**Records:**
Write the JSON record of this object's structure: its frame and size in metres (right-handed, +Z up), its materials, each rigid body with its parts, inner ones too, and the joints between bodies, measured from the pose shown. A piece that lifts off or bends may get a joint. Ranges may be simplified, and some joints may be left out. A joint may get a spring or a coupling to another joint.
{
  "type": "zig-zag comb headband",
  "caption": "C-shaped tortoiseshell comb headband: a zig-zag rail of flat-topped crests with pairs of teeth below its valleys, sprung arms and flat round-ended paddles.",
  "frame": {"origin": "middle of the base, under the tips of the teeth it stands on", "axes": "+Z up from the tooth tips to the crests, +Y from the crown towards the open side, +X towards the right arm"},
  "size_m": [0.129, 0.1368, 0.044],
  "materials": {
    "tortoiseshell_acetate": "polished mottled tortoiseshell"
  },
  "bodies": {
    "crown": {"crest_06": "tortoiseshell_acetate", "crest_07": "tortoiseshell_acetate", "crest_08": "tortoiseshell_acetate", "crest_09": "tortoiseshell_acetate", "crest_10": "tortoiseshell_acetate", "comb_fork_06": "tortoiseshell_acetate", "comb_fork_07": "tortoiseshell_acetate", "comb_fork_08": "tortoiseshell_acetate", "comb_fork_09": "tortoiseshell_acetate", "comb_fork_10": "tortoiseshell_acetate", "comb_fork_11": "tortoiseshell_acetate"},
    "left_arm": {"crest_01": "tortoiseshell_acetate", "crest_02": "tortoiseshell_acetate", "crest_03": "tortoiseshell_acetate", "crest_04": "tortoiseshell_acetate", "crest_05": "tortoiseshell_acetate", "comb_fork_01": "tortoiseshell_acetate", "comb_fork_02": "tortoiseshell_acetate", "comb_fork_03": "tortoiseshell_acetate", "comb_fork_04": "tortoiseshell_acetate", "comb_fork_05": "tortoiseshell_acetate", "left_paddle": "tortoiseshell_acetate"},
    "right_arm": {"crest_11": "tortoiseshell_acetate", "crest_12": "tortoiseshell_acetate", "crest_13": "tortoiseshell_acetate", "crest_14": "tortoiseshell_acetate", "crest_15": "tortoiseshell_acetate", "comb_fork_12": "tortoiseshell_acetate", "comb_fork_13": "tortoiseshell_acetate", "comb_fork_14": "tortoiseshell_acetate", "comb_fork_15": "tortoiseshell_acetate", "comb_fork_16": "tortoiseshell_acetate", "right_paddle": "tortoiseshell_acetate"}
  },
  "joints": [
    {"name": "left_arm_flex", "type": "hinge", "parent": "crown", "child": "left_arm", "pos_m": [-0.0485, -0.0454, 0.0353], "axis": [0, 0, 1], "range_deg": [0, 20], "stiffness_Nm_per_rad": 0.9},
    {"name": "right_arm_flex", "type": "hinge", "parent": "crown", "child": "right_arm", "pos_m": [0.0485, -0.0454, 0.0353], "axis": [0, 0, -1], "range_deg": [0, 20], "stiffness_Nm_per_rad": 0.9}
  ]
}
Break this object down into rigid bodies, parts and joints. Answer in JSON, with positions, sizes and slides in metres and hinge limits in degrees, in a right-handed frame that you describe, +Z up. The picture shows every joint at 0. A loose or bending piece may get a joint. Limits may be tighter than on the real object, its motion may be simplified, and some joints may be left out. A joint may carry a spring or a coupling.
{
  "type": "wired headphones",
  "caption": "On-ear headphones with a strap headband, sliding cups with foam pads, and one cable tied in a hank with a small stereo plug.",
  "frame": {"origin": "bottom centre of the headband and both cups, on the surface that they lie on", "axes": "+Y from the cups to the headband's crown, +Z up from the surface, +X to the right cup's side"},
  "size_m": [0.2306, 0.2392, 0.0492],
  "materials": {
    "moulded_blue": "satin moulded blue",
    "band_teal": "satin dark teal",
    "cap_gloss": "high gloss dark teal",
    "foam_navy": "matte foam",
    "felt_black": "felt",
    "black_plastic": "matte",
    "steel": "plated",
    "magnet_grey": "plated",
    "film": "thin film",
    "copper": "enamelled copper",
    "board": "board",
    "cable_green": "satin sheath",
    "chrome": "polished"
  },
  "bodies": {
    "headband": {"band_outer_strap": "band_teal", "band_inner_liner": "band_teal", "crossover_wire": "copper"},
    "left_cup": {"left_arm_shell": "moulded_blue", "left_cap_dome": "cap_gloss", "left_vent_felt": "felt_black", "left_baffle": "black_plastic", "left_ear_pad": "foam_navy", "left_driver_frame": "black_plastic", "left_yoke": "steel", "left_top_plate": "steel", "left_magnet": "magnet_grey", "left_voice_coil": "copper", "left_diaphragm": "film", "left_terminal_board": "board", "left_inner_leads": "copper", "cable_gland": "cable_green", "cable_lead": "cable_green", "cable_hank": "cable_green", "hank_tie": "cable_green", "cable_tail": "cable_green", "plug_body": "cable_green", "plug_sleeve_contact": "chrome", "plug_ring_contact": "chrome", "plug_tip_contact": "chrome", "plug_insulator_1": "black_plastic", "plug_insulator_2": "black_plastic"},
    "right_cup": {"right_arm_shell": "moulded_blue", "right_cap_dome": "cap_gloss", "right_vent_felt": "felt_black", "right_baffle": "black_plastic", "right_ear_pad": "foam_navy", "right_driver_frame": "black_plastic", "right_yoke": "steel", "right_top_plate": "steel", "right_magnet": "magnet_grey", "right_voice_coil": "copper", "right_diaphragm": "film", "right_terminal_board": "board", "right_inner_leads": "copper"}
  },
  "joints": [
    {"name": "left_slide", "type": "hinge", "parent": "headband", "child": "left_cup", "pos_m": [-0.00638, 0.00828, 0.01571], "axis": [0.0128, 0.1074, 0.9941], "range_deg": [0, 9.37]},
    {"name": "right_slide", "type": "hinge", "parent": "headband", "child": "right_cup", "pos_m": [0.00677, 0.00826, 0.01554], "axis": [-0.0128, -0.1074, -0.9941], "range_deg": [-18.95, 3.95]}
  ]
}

**Challenge:** Above are the records; retype them all without a single difference.

**Written answer:**
Write the JSON record of this object's structure: its frame and size in metres (right-handed, +Z up), its materials, each rigid body with its parts, inner ones too, and the joints between bodies, measured from the pose shown. A piece that lifts off or bends may get a joint. Ranges may be simplified, and some joints may be left out. A joint may get a spring or a coupling to another joint.
{
  "type": "zig-zag comb headband",
  "caption": "C-shaped tortoiseshell comb headband: a zig-zag rail of flat-topped crests with pairs of teeth below its valleys, sprung arms and flat round-ended paddles.",
  "frame": {"origin": "middle of the base, under the tips of the teeth it stands on", "axes": "+Z up from the tooth tips to the crests, +Y from the crown towards the open side, +X towards the right arm"},
  "size_m": [0.129, 0.1368, 0.044],
  "materials": {
    "tortoiseshell_acetate": "polished mottled tortoiseshell"
  },
  "bodies": {
    "crown": {"crest_06": "tortoiseshell_acetate", "crest_07": "tortoiseshell_acetate", "crest_08": "tortoiseshell_acetate", "crest_09": "tortoiseshell_acetate", "crest_10": "tortoiseshell_acetate", "comb_fork_06": "tortoiseshell_acetate", "comb_fork_07": "tortoiseshell_acetate", "comb_fork_08": "tortoiseshell_acetate", "comb_fork_09": "tortoiseshell_acetate", "comb_fork_10": "tortoiseshell_acetate", "comb_fork_11": "tortoiseshell_acetate"},
    "left_arm": {"crest_01": "tortoiseshell_acetate", "crest_02": "tortoiseshell_acetate", "crest_03": "tortoiseshell_acetate", "crest_04": "tortoiseshell_acetate", "crest_05": "tortoiseshell_acetate", "comb_fork_01": "tortoiseshell_acetate", "comb_fork_02": "tortoiseshell_acetate", "comb_fork_03": "tortoiseshell_acetate", "comb_fork_04": "tortoiseshell_acetate", "comb_fork_05": "tortoiseshell_acetate", "left_paddle": "tortoiseshell_acetate"},
    "right_arm": {"crest_11": "tortoiseshell_acetate", "crest_12": "tortoiseshell_acetate", "crest_13": "tortoiseshell_acetate", "crest_14": "tortoiseshell_acetate", "crest_15": "tortoiseshell_acetate", "comb_fork_12": "tortoiseshell_acetate", "comb_fork_13": "tortoiseshell_acetate", "comb_fork_14": "tortoiseshell_acetate", "comb_fork_15": "tortoiseshell_acetate", "comb_fork_16": "tortoiseshell_acetate", "right_paddle": "tortoiseshell_acetate"}
  },
  "joints": [
    {"name": "left_arm_flex", "type": "hinge", "parent": "crown", "child": "left_arm", "pos_m": [-0.0485, -0.0454, 0.0353], "axis": [0, 0, 1], "range_deg": [0, 20], "stiffness_Nm_per_rad": 0.9},
    {"name": "right_arm_flex", "type": "hinge", "parent": "crown", "child": "right_arm", "pos_m": [0.0485, -0.0454, 0.0353], "axis": [0, 0, -1], "range_deg": [0, 20], "stiffness_Nm_per_rad": 0.9}
  ]
}
Break this object down into rigid bodies, parts and joints. Answer in JSON, with positions, sizes and slides in metres and hinge limits in degrees, in a right-handed frame that you describe, +Z up. The picture shows every joint at 0. A loose or bending piece may get a joint. Limits may be tighter than on the real object, its motion may be simplified, and some joints may be left out. A joint may carry a spring or a coupling.
{
  "type": "wired headphones",
  "caption": "On-ear headphones with a strap headband, sliding cups with foam pads, and one cable tied in a hank with a small stereo plug.",
  "frame": {"origin": "bottom centre of the headband and both cups, on the surface that they lie on", "axes": "+Y from the cups to the headband's crown, +Z up from the surface, +X to the right cup's side"},
  "size_m": [0.2306, 0.2392, 0.0492],
  "materials": {
    "moulded_blue": "satin moulded blue",
    "band_teal": "satin dark teal",
    "cap_gloss": "high gloss dark teal",
    "foam_navy": "matte foam",
    "felt_black": "felt",
    "black_plastic": "matte",
    "steel": "plated",
    "magnet_grey": "plated",
    "film": "thin film",
    "copper": "enamelled copper",
    "board": "board",
    "cable_green": "satin sheath",
    "chrome": "polished"
  },
  "bodies": {
    "headband": {"band_outer_strap": "band_teal", "band_inner_liner": "band_teal", "crossover_wire": "copper"},
    "left_cup": {"left_arm_shell": "moulded_blue", "left_cap_dome": "cap_gloss", "left_vent_felt": "felt_black", "left_baffle": "black_plastic", "left_ear_pad": "foam_navy", "left_driver_frame": "black_plastic", "left_yoke": "steel", "left_top_plate": "steel", "left_magnet": "magnet_grey", "left_voice_coil": "copper", "left_diaphragm": "film", "left_terminal_board": "board", "left_inner_leads": "copper", "cable_gland": "cable_green", "cable_lead": "cable_green", "cable_hank": "cable_green", "hank_tie": "cable_green", "cable_tail": "cable_green", "plug_body": "cable_green", "plug_sleeve_contact": "chrome", "plug_ring_contact": "chrome", "plug_tip_contact": "chrome", "plug_insulator_1": "black_plastic", "plug_insulator_2": "black_plastic"},
    "right_cup": {"right_arm_shell": "moulded_blue", "right_cap_dome": "cap_gloss", "right_vent_felt": "felt_black", "right_baffle": "black_plastic", "right_ear_pad": "foam_navy", "right_driver_frame": "black_plastic", "right_yoke": "steel", "right_top_plate": "steel", "right_magnet": "magnet_grey", "right_voice_coil": "copper", "right_diaphragm": "film", "right_terminal_board": "board", "right_inner_leads": "copper"}
  },
  "joints": [
    {"name": "left_slide", "type": "hinge", "parent": "headband", "child": "left_cup", "pos_m": [-0.00638, 0.00828, 0.01571], "axis": [0.0128, 0.1074, 0.9941], "range_deg": [0, 9.37]},
    {"name": "right_slide", "type": "hinge", "parent": "headband", "child": "right_cup", "pos_m": [0.00677, 0.00826, 0.01554], "axis": [-0.0128, -0.1074, -0.9941], "range_deg": [-18.95, 3.95]}
  ]
}